The local media’s focus on Tatar land grabs often ignores the fact that land is regularly seized illegally by non-Tatars. “Our argument is not with ordinary people, but with the powers that be,” says Khalilov, his voice filled with a mixture of anger and frustration. “The city is in a terrible state, so they think up other problems to distract people. They use the Tatars as an enemy.” Indeed, the old myth of the Tatars’ “betrayal” during World War II is still widely believed.

Tatar leaders are clear about who they think is behind the attempts to provoke conflicts and instability in Crimea. “I don’t think Russia is counting on getting Crimea back, but for them it’s important to keep it in a state of permanent stress,” says Mustafa Jemilev, a deputy in Ukraine’s parliament and the leader of the Tatars’ unofficial parliament, the Mejlis. “Some Russian newspapers [in Crimea] publish such nasty rubbish about Tatars.

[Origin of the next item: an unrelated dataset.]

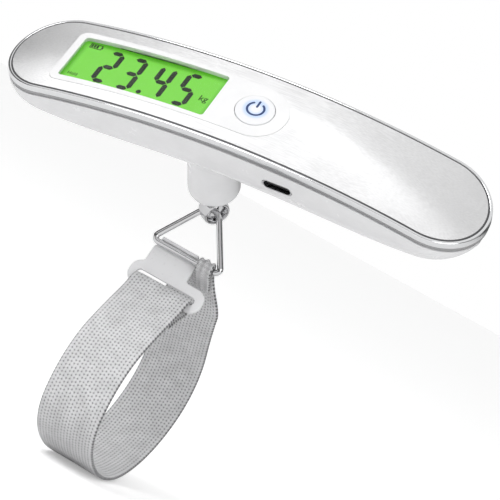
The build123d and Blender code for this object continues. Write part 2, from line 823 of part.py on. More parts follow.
# strap: folded front end in the plate's slot, loop of webbing, and gathered rear end on the bar
strap_x = hang_x + strap_offset
tab_x = hang_x + tab_offset
route_points = [(bar_y + ahead, bar_z + above) for ahead, above in strap_route]
turn = radians(plate_lean)
rail = (slot_top - slot_height + ear_bottom) / 2
mid = front - sheet / 2
rail_y = bar_y + mid * cos(turn) + rail * sin(turn)
rail_z = bar_z - mid * sin(turn) + rail * cos(turn)
rail_half = sqrt((sheet / 2) ** 2 + ((slot_top - slot_height - ear_bottom) / 2) ** 2)
fold_radius = rail_half + fold_gap + strap_thickness
fold = atan2(rail_y - route_points[0][0], rail_z - route_points[0][1])
fold_end = (rail_y - fold_run * sin(fold), rail_z - fold_run * cos(fold))
with BuildPart() as strap_front_end:
    with BuildSketch(side_plane(plate_x, rail_y, rail_z, 180 + degrees(fold))):
        Circle(fold_radius)
        with Locations((0, fold_run / 2)):
            Rectangle(2 * strap_thickness, fold_run)
        Circle(rail_half + fold_gap, mode=Mode.SUBTRACT)
    extrude(amount=strap_width / 2, both=True)
strap_nodes["strap_front_end"] = strap_front_end

tab = atan2(route_points[-1][0] - bar_y, bar_z - route_points[-1][1])
tab_end = (bar_y + tab_run * sin(tab), bar_z - tab_run * cos(tab))
tab_plane = Plane((0, bar_y, bar_z), x_dir=(1, 0, 0), z_dir=(0, sin(tab), -cos(tab)))
with BuildPart() as strap_rear_end:
    with BuildSketch(tab_plane.offset(wire_radius + tab_start)):
        with Locations((tab_x, 0)):
            Rectangle(tab_width, 2 * tab_wrap)
    with BuildSketch(tab_plane.offset(tab_run)):
        with Locations((strap_x, 0)):
            Rectangle(strap_width, strap_thickness)
    loft()
    with BuildSketch(side_plane(tab_x, bar_y, bar_z, 0)):
        Circle(wire_radius + fold_gap + tab_wrap)
    extrude(amount=tab_width / 2, both=True)
    with BuildSketch(side_plane(tab_x, bar_y, bar_z, 0)):
        Circle(wire_radius + fold_gap)
    extrude(amount=strap_width, both=True, mode=Mode.SUBTRACT)
strap_nodes["strap_rear_end"] = strap_rear_end

route = [fold_end] + route_points + [tab_end]
with BuildPart() as strap_webbing:
    with BuildSketch(Plane.YZ.offset(strap_x)):
        with BuildLine() as loop_line:
            FilletPolyline(*route, radius=bend_radii(route))
        trace(loop_line.line, strap_thickness)
    extrude(amount=strap_width / 2, both=True)
strap_nodes["strap_webbing"] = strap_webbing
print("strap length round the loop", round(loop_line.wires()[0].length, 1))

os.makedirs("parts", exist_ok=True)
for name, piece in handle_nodes.items():
    piece.part.move(held)
    piece.part.label = name
    export_step(piece.part, f"parts/{name}.step")
for name, piece in strap_nodes.items():
    piece.part.label = name
    export_step(piece.part, f"parts/{name}.step")
print("eye", round(eye_y, 2), round(eye_z, 2), "bar", round(bar_y, 2), round(bar_z, 2))
print("rail", round(rail_y, 2), round(rail_z, 2), "nodes", len(handle_nodes) + len(strap_nodes))
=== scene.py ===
import json
import math

import bmesh
import bpy
import numpy as np
from mathutils import Matrix, Vector


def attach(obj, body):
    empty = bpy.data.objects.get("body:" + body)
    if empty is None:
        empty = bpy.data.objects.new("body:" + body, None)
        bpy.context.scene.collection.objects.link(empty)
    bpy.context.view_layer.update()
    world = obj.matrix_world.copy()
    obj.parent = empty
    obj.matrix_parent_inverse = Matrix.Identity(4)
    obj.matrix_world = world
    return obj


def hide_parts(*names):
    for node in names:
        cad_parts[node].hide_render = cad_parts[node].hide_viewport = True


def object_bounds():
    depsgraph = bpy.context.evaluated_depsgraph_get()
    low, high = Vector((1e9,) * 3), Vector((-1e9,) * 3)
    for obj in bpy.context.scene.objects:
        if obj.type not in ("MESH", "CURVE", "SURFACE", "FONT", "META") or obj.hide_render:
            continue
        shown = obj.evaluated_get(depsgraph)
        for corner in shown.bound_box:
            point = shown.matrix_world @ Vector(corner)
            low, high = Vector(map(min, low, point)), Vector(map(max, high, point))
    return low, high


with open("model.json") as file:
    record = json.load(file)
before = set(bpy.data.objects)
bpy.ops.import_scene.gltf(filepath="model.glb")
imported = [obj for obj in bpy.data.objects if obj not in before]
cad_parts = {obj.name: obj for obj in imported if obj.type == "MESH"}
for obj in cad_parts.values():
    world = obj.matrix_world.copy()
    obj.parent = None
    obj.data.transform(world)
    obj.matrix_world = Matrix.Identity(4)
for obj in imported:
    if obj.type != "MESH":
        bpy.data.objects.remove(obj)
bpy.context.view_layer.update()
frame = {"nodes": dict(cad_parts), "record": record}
nodes = frame["nodes"]
print("frame loaded:", len(nodes), "nodes")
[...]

There are provocations against us, but it’s not our culture to respond to these with violence.” Jemilev, who spent 15 years in prison camps during the Soviet period for campaigning for Tatar rights, contends that Russia is handing out Russian passports in the Crimea and could try to provoke the Tatars into providing a pretext to “protect” Russians, as it did in the Georgian enclave of South Ossetia last year. That invasion led many political analysts to suggest that Russia’s next target would be Crimea, with its largely pro-Russian population. The Tatars, on the other hand, are vocal supporters of closer ties to Europe. “Many in Crimea want to be part of Russia, but we see our future as part of Ukraine,” says Jemilev.

And even after over twenty years struggling for their rights, the Tatars retain a faith in a better, peaceful future. “Dogs bark, but the caravan goes on,” says Osmanov, quoting an Arab proverb. “We’ll get there, despite these problems. God sees everything and in the end he puts things in their rightful place.”